She was the Prince Edward Island Senators booster club president for all three of its seasons in Charlottetown.

Twenty years ago today the Ottawa Senators announced they were shutting down their American Hockey League affiliate.

“It was quite a shock to us,” said Wheeler. “Everybody was upset.”

The news came the morning after the Islanders were eliminated from the first round of the 1996 playoffs.

Oleg Petrov scored on a third period breakaway and had two assists to help the Fredericton Canadiens defeat the Senators 5-3 in the deciding game in the best-of-five series in front of a 3,224 people at the Charlottetown Civic Centre.

CLICK HERE FOR A VIDEO FROM THE 1995 PLAYOFFS.

Tom Nicholls was the team’s assistant director of operations that season. He handled everything from advertising and media relations to travel and player transfers.

He said his only indication the Sens might be leaving came the day the team played its final game.

“We were asked to prepare a press conference for the next morning after the loss,” he said.

The 22-word news release about the press conference was distributed after the game was over.

“They’re gone,” Kevin Barrett, The Guardian’s Senators beat reporter, remembered was some people’s reaction that night. “It was kind of stunning to even think that, but not surprising in others.”

Questions about the Senators’ long-term viability in P.E.I. had surfaced before.

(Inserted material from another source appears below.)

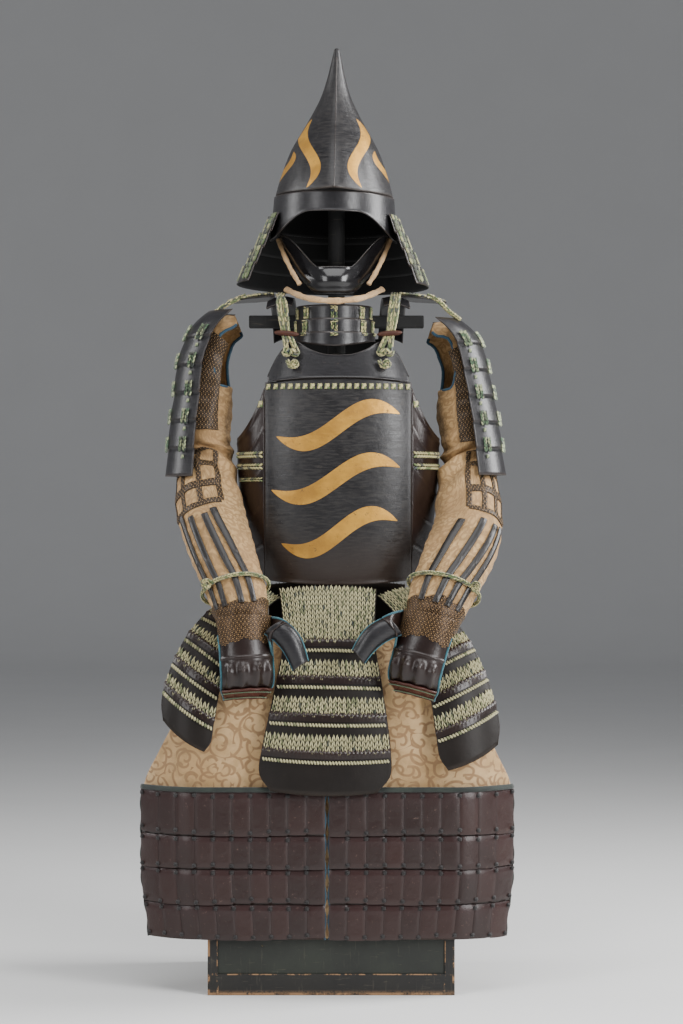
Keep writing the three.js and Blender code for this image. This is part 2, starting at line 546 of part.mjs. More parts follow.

The final answer came on April 30, 1996, with the team citing excessive costs and low attendance figures for the move.

“We have very loyal fans, unfortunately not enough of them,” Ottawa assistant general manager Ray Shero said at the time.

“There are no fingers to be pointed and no blame to be attached for this decision,” added managing director John Bryden.

Darcy Simon played three seasons in Charlottetown and was the captain in the final year.

“We were just hockey players at the time, you don't realize why” these decisions are made, he said.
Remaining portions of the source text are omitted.